• **SET EXERCISE**:
Each line below is to be written out in full, exactly as shown.

Saved data entries
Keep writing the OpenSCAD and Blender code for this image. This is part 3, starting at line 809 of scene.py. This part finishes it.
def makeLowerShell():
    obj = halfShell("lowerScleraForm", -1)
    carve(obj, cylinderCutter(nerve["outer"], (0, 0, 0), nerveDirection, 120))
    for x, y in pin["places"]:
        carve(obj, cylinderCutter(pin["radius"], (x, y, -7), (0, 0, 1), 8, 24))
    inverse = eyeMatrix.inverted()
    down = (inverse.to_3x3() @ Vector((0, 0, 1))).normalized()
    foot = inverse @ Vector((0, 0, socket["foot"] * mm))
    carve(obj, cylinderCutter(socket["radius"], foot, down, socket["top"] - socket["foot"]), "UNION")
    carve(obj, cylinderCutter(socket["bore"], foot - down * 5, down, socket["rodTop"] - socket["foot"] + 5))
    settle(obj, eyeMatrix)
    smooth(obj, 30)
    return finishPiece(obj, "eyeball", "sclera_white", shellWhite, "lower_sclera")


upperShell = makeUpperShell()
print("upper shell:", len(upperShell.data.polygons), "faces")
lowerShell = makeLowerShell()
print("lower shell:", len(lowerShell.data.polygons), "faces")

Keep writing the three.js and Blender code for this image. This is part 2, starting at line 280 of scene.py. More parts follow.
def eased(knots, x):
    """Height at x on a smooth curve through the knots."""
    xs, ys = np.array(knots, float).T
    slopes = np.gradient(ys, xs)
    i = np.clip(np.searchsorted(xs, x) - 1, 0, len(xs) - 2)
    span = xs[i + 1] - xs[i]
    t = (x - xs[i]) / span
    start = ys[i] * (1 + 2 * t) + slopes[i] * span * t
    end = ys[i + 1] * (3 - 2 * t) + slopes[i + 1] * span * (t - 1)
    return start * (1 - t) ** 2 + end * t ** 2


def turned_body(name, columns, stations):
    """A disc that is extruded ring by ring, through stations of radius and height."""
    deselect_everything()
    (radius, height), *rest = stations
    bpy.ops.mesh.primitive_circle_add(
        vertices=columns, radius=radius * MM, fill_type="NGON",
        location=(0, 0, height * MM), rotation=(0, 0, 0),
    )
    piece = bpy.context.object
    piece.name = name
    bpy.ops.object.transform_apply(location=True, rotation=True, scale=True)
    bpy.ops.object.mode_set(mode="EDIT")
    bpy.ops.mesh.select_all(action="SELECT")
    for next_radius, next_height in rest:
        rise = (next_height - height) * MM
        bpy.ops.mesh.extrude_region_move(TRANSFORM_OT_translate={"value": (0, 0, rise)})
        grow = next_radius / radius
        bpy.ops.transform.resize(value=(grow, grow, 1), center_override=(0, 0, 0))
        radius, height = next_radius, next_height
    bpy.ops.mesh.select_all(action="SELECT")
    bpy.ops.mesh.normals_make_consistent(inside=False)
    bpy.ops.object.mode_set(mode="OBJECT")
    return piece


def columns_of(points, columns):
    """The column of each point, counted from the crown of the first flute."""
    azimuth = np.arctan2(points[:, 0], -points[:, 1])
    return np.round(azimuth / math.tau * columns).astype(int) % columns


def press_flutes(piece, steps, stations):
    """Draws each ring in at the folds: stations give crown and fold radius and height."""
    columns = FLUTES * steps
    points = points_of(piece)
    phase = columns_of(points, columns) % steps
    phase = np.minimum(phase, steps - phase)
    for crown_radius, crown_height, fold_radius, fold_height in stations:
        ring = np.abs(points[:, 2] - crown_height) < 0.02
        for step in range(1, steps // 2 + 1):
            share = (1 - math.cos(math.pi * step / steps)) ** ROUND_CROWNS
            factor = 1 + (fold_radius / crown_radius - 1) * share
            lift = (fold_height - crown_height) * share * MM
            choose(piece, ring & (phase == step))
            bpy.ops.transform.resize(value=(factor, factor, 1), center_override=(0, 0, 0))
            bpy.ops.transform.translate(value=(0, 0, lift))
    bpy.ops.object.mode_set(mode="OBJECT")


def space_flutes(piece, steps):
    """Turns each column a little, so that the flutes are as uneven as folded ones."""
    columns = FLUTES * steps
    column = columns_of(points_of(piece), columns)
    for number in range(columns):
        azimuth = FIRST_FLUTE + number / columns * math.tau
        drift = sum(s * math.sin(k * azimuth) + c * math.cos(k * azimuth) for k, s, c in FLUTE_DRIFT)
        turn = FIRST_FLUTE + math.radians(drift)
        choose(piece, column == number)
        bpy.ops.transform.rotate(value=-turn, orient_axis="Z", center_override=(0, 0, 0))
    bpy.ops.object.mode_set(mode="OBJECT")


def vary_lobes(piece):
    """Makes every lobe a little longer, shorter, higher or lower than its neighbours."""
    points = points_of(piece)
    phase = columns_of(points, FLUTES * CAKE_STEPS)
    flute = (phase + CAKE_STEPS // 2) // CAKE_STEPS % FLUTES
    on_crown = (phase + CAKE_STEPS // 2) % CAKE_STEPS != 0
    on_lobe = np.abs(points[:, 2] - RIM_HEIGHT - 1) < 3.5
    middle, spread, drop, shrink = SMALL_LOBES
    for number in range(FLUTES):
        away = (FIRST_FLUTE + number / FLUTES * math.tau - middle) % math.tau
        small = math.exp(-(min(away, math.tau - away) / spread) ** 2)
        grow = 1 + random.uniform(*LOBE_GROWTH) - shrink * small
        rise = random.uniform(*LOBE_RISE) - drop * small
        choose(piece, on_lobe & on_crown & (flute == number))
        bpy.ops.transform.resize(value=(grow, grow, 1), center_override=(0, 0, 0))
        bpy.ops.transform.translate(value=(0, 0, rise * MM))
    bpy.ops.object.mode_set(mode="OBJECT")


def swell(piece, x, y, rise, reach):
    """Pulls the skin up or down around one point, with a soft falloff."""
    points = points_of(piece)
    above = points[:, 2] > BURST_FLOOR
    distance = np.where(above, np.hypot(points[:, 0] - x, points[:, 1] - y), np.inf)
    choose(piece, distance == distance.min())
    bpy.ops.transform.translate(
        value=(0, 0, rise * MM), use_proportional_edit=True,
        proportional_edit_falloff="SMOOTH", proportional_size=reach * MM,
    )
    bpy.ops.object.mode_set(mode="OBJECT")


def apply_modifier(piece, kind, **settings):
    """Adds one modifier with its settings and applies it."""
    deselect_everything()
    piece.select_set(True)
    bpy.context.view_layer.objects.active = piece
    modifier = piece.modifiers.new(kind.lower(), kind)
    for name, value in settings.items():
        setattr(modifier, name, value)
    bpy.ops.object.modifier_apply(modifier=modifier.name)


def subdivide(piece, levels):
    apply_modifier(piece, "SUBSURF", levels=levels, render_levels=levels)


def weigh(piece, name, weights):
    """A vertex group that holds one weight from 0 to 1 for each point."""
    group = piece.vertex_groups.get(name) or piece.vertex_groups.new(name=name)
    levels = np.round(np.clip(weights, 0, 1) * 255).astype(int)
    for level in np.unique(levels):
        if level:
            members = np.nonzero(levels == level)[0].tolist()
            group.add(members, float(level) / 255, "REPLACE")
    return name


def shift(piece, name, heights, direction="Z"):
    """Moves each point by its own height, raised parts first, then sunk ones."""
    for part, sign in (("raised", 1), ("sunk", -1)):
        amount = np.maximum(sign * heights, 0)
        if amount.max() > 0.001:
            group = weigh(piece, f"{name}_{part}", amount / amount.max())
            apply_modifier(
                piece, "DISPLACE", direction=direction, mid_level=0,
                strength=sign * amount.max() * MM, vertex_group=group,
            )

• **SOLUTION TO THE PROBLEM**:
Keep writing the OpenSCAD and Blender code for this image. This is part 3, starting at line 809 of scene.py. This part finishes it.
def makeLowerShell():
    obj = halfShell("lowerScleraForm", -1)
    carve(obj, cylinderCutter(nerve["outer"], (0, 0, 0), nerveDirection, 120))
    for x, y in pin["places"]:
        carve(obj, cylinderCutter(pin["radius"], (x, y, -7), (0, 0, 1), 8, 24))
    inverse = eyeMatrix.inverted()
    down = (inverse.to_3x3() @ Vector((0, 0, 1))).normalized()
    foot = inverse @ Vector((0, 0, socket["foot"] * mm))
    carve(obj, cylinderCutter(socket["radius"], foot, down, socket["top"] - socket["foot"]), "UNION")
    carve(obj, cylinderCutter(socket["bore"], foot - down * 5, down, socket["rodTop"] - socket["foot"] + 5))
    settle(obj, eyeMatrix)
    smooth(obj, 30)
    return finishPiece(obj, "eyeball", "sclera_white", shellWhite, "lower_sclera")


upperShell = makeUpperShell()
print("upper shell:", len(upperShell.data.polygons), "faces")
lowerShell = makeLowerShell()
print("lower shell:", len(lowerShell.data.polygons), "faces")

Keep writing the three.js and Blender code for this image. This is part 2, starting at line 280 of scene.py. More parts follow.
def eased(knots, x):
    """Height at x on a smooth curve through the knots."""
    xs, ys = np.array(knots, float).T
    slopes = np.gradient(ys, xs)
    i = np.clip(np.searchsorted(xs, x) - 1, 0, len(xs) - 2)
    span = xs[i + 1] - xs[i]
    t = (x - xs[i]) / span
    start = ys[i] * (1 + 2 * t) + slopes[i] * span * t
    end = ys[i + 1] * (3 - 2 * t) + slopes[i + 1] * span * (t - 1)
    return start * (1 - t) ** 2 + end * t ** 2


def turned_body(name, columns, stations):
    """A disc that is extruded ring by ring, through stations of radius and height."""
    deselect_everything()
    (radius, height), *rest = stations
    bpy.ops.mesh.primitive_circle_add(
        vertices=columns, radius=radius * MM, fill_type="NGON",
        location=(0, 0, height * MM), rotation=(0, 0, 0),
    )
    piece = bpy.context.object
    piece.name = name
    bpy.ops.object.transform_apply(location=True, rotation=True, scale=True)
    bpy.ops.object.mode_set(mode="EDIT")
    bpy.ops.mesh.select_all(action="SELECT")
    for next_radius, next_height in rest:
        rise = (next_height - height) * MM
        bpy.ops.mesh.extrude_region_move(TRANSFORM_OT_translate={"value": (0, 0, rise)})
        grow = next_radius / radius
        bpy.ops.transform.resize(value=(grow, grow, 1), center_override=(0, 0, 0))
        radius, height = next_radius, next_height
    bpy.ops.mesh.select_all(action="SELECT")
    bpy.ops.mesh.normals_make_consistent(inside=False)
    bpy.ops.object.mode_set(mode="OBJECT")
    return piece


def columns_of(points, columns):
    """The column of each point, counted from the crown of the first flute."""
    azimuth = np.arctan2(points[:, 0], -points[:, 1])
    return np.round(azimuth / math.tau * columns).astype(int) % columns


def press_flutes(piece, steps, stations):
    """Draws each ring in at the folds: stations give crown and fold radius and height."""
    columns = FLUTES * steps
    points = points_of(piece)
    phase = columns_of(points, columns) % steps
    phase = np.minimum(phase, steps - phase)
    for crown_radius, crown_height, fold_radius, fold_height in stations:
        ring = np.abs(points[:, 2] - crown_height) < 0.02
        for step in range(1, steps // 2 + 1):
            share = (1 - math.cos(math.pi * step / steps)) ** ROUND_CROWNS
            factor = 1 + (fold_radius / crown_radius - 1) * share
            lift = (fold_height - crown_height) * share * MM
            choose(piece, ring & (phase == step))
            bpy.ops.transform.resize(value=(factor, factor, 1), center_override=(0, 0, 0))
            bpy.ops.transform.translate(value=(0, 0, lift))
    bpy.ops.object.mode_set(mode="OBJECT")


def space_flutes(piece, steps):
    """Turns each column a little, so that the flutes are as uneven as folded ones."""
    columns = FLUTES * steps
    column = columns_of(points_of(piece), columns)
    for number in range(columns):
        azimuth = FIRST_FLUTE + number / columns * math.tau
        drift = sum(s * math.sin(k * azimuth) + c * math.cos(k * azimuth) for k, s, c in FLUTE_DRIFT)
        turn = FIRST_FLUTE + math.radians(drift)
        choose(piece, column == number)
        bpy.ops.transform.rotate(value=-turn, orient_axis="Z", center_override=(0, 0, 0))
    bpy.ops.object.mode_set(mode="OBJECT")


def vary_lobes(piece):
    """Makes every lobe a little longer, shorter, higher or lower than its neighbours."""
    points = points_of(piece)
    phase = columns_of(points, FLUTES * CAKE_STEPS)
    flute = (phase + CAKE_STEPS // 2) // CAKE_STEPS % FLUTES
    on_crown = (phase + CAKE_STEPS // 2) % CAKE_STEPS != 0
    on_lobe = np.abs(points[:, 2] - RIM_HEIGHT - 1) < 3.5
    middle, spread, drop, shrink = SMALL_LOBES
    for number in range(FLUTES):
        away = (FIRST_FLUTE + number / FLUTES * math.tau - middle) % math.tau
        small = math.exp(-(min(away, math.tau - away) / spread) ** 2)
        grow = 1 + random.uniform(*LOBE_GROWTH) - shrink * small
        rise = random.uniform(*LOBE_RISE) - drop * small
        choose(piece, on_lobe & on_crown & (flute == number))
        bpy.ops.transform.resize(value=(grow, grow, 1), center_override=(0, 0, 0))
        bpy.ops.transform.translate(value=(0, 0, rise * MM))
    bpy.ops.object.mode_set(mode="OBJECT")


def swell(piece, x, y, rise, reach):
    """Pulls the skin up or down around one point, with a soft falloff."""
    points = points_of(piece)
    above = points[:, 2] > BURST_FLOOR
    distance = np.where(above, np.hypot(points[:, 0] - x, points[:, 1] - y), np.inf)
    choose(piece, distance == distance.min())
    bpy.ops.transform.translate(
        value=(0, 0, rise * MM), use_proportional_edit=True,
        proportional_edit_falloff="SMOOTH", proportional_size=reach * MM,
    )
    bpy.ops.object.mode_set(mode="OBJECT")


def apply_modifier(piece, kind, **settings):
    """Adds one modifier with its settings and applies it."""
    deselect_everything()
    piece.select_set(True)
    bpy.context.view_layer.objects.active = piece
    modifier = piece.modifiers.new(kind.lower(), kind)
    for name, value in settings.items():
        setattr(modifier, name, value)
    bpy.ops.object.modifier_apply(modifier=modifier.name)


def subdivide(piece, levels):
    apply_modifier(piece, "SUBSURF", levels=levels, render_levels=levels)


def weigh(piece, name, weights):
    """A vertex group that holds one weight from 0 to 1 for each point."""
    group = piece.vertex_groups.get(name) or piece.vertex_groups.new(name=name)
    levels = np.round(np.clip(weights, 0, 1) * 255).astype(int)
    for level in np.unique(levels):
        if level:
            members = np.nonzero(levels == level)[0].tolist()
            group.add(members, float(level) / 255, "REPLACE")
    return name


def shift(piece, name, heights, direction="Z"):
    """Moves each point by its own height, raised parts first, then sunk ones."""
    for part, sign in (("raised", 1), ("sunk", -1)):
        amount = np.maximum(sign * heights, 0)
        if amount.max() > 0.001:
            group = weigh(piece, f"{name}_{part}", amount / amount.max())
            apply_modifier(
                piece, "DISPLACE", direction=direction, mid_level=0,
                strength=sign * amount.max() * MM, vertex_group=group,
            )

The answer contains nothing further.